Willard Brown was an outstanding baseball player and Soldier. He was a monumental player in the Negro Leagues, known as “Home Run” Brown to other players. He embodied valor and strength throughout his service and in his playing career.

Most of Brown’s playing career was spent in the Negro Leagues, with the Kansas City Monarchs. He won six Negro American League Championships from 1937-1946 and the Negro World Series in 1942 with the Monarchs.

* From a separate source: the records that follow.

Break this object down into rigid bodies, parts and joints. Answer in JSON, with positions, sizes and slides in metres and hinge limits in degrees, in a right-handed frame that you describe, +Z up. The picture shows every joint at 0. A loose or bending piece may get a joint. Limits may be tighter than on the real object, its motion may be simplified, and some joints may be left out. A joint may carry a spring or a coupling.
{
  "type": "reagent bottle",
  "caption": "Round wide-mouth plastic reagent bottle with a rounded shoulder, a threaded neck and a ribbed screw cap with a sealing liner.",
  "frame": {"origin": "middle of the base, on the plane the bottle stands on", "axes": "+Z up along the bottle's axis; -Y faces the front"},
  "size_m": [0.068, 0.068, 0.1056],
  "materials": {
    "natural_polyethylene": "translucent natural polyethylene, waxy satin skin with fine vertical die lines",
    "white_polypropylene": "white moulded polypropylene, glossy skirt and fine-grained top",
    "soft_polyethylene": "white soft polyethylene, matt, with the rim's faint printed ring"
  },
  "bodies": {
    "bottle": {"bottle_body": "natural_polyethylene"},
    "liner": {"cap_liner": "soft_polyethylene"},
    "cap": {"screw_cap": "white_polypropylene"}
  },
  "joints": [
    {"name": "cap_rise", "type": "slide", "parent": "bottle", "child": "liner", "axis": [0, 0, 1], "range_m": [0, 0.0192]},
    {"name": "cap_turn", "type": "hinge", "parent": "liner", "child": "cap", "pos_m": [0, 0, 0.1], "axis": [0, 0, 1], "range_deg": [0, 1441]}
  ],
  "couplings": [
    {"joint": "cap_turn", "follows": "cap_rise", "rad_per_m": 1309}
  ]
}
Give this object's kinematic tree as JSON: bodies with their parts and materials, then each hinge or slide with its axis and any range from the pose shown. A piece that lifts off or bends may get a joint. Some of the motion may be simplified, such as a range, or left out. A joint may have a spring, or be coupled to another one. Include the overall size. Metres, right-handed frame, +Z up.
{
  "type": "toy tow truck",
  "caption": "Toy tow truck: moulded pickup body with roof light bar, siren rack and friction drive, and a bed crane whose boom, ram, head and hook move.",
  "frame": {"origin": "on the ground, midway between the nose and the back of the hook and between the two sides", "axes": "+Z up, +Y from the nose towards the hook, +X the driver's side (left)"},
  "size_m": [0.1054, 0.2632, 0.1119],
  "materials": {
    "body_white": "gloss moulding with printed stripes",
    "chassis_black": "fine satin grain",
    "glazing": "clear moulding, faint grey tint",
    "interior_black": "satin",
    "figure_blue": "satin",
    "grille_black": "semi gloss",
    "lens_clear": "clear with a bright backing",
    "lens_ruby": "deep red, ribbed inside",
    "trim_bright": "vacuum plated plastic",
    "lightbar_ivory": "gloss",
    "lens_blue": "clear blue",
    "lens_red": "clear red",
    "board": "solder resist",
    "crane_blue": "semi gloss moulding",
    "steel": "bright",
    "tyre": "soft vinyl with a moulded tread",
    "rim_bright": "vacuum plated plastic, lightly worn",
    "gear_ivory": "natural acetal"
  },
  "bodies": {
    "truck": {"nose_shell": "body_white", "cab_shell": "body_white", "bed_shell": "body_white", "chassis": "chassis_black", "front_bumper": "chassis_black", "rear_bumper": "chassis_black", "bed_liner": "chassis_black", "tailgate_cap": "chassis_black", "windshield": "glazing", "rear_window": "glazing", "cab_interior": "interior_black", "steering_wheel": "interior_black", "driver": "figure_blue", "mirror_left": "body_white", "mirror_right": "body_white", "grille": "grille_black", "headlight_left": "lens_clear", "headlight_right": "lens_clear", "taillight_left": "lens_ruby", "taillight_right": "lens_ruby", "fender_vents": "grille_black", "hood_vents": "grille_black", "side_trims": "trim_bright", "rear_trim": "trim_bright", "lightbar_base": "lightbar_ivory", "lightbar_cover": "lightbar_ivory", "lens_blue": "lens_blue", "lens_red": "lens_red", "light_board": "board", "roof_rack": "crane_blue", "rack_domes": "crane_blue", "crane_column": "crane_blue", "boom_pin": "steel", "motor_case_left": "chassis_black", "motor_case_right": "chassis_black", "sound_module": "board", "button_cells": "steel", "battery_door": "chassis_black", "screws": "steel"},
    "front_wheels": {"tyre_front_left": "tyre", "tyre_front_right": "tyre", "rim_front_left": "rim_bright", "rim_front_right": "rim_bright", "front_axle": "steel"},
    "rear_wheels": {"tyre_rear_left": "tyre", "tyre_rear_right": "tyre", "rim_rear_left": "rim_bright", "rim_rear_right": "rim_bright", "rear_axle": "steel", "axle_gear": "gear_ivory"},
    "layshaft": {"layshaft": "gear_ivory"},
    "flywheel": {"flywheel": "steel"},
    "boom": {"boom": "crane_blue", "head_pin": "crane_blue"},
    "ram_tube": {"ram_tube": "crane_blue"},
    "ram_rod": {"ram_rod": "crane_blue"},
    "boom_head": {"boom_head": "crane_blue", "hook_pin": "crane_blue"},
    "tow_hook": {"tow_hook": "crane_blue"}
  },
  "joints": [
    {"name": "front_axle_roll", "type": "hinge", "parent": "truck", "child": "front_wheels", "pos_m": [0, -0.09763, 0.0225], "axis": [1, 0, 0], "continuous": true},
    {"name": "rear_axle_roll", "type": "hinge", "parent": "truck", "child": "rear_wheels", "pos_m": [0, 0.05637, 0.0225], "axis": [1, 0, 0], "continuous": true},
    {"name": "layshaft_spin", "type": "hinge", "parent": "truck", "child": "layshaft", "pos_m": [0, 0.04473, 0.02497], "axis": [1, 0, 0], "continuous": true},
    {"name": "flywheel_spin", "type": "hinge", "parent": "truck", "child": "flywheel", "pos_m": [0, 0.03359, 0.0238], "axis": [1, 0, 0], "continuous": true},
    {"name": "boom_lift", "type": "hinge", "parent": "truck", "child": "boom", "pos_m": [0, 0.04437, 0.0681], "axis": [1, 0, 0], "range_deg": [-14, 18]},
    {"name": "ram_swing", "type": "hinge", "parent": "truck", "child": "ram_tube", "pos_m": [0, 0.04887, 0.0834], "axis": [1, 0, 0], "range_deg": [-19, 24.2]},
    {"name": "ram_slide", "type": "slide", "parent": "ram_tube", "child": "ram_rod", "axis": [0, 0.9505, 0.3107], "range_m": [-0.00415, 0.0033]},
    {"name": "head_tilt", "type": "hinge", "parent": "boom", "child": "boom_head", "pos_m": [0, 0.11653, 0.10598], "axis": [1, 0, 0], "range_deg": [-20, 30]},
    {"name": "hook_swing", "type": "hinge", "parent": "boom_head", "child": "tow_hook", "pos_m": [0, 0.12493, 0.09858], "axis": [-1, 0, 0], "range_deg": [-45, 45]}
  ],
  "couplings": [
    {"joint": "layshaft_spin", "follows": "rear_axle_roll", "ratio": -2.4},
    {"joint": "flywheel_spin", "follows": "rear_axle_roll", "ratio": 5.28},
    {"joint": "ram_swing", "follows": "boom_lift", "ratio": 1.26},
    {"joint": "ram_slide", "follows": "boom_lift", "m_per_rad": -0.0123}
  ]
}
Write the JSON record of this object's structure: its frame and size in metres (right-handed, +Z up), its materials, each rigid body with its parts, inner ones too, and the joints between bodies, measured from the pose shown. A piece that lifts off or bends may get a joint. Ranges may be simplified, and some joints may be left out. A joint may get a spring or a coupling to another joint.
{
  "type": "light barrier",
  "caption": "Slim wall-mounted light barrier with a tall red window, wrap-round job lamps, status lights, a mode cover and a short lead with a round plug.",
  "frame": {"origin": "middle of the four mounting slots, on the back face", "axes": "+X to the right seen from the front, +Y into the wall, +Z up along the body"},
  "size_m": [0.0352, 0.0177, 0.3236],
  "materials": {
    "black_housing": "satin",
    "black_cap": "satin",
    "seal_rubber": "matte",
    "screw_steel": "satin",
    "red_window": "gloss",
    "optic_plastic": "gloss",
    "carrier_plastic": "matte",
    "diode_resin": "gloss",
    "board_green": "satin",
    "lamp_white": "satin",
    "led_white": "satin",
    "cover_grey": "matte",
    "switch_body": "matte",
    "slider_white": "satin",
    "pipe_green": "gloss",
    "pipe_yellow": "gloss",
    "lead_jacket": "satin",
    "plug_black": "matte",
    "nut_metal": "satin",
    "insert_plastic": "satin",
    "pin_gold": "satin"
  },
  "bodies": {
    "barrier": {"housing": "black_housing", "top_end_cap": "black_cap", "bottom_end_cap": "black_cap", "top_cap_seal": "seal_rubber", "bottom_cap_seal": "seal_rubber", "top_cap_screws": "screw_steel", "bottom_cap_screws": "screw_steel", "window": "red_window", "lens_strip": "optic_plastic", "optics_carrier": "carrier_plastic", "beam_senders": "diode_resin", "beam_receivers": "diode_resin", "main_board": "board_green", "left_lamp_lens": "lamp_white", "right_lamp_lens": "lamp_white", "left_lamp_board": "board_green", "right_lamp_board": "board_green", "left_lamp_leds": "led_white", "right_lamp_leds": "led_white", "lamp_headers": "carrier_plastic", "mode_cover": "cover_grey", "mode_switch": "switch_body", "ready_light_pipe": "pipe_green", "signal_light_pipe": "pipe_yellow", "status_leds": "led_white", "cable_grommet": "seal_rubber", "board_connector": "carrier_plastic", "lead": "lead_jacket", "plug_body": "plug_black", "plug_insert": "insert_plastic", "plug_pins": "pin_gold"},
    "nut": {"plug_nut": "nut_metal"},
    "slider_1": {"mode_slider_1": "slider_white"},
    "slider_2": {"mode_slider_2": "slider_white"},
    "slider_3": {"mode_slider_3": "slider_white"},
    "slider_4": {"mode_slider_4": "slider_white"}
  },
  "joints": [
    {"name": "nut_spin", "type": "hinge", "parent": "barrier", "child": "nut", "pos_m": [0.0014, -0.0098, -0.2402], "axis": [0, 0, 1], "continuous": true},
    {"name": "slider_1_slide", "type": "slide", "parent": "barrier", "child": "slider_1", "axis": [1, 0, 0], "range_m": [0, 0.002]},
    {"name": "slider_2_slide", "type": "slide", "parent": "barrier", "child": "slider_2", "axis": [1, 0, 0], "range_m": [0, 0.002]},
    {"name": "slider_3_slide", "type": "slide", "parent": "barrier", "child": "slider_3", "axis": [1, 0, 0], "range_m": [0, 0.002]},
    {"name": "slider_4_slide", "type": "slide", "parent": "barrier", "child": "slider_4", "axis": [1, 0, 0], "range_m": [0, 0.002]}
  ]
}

In 1944, Brown began his service in the United States Army in the European Theatre. Brown was on one of the 5000 ships that crossed the English Channel during the invasion of Normandy. A member of the Quartermaster Corps, he was not in combat but was engaged in hauling ammunition and guarding prisoners. He was transferred to Special Services in France, where he was recruited by Phillies pitcher Sam Nahem to play for the OISE All-Stars, who represented the communications zone in the 1945 ETO World Series.

The OISE All-Stars were underdogs, but they did have the talent of Brown, Nahem, and Leon Day. They faced Ewell Blackwell and the Red Circlers in the first game of the World Series. They lost the first game at Soldier Field in Nurnberg, Germany, but went on to win the next two games, with the third game being played on the All-Stars’ home turf in Rheims, France. The Red Circles tied the series with the fourth game, but the OISE All-Stars came away with the World Series win in the fifth game, thanks to key performances from Brown and Day.

Brown returned to the Kansas City Monarchs in 1946 and eventually joined the Major Leagues in 1947, after Jackie Robinson broke the color barrier. Brown played for the St. Louis Browns for just one season but was the first African American to hit a home run in the American League.

Brown was elected to the Baseball Hall of Fame by the Special Committee in 2006. He played an integral role in overcoming the adversity that African Americans faced in baseball. He is recognized by the Foundation for his consistent demonstration of valor and commitment that he displayed on the baseball diamond and throughout his military service.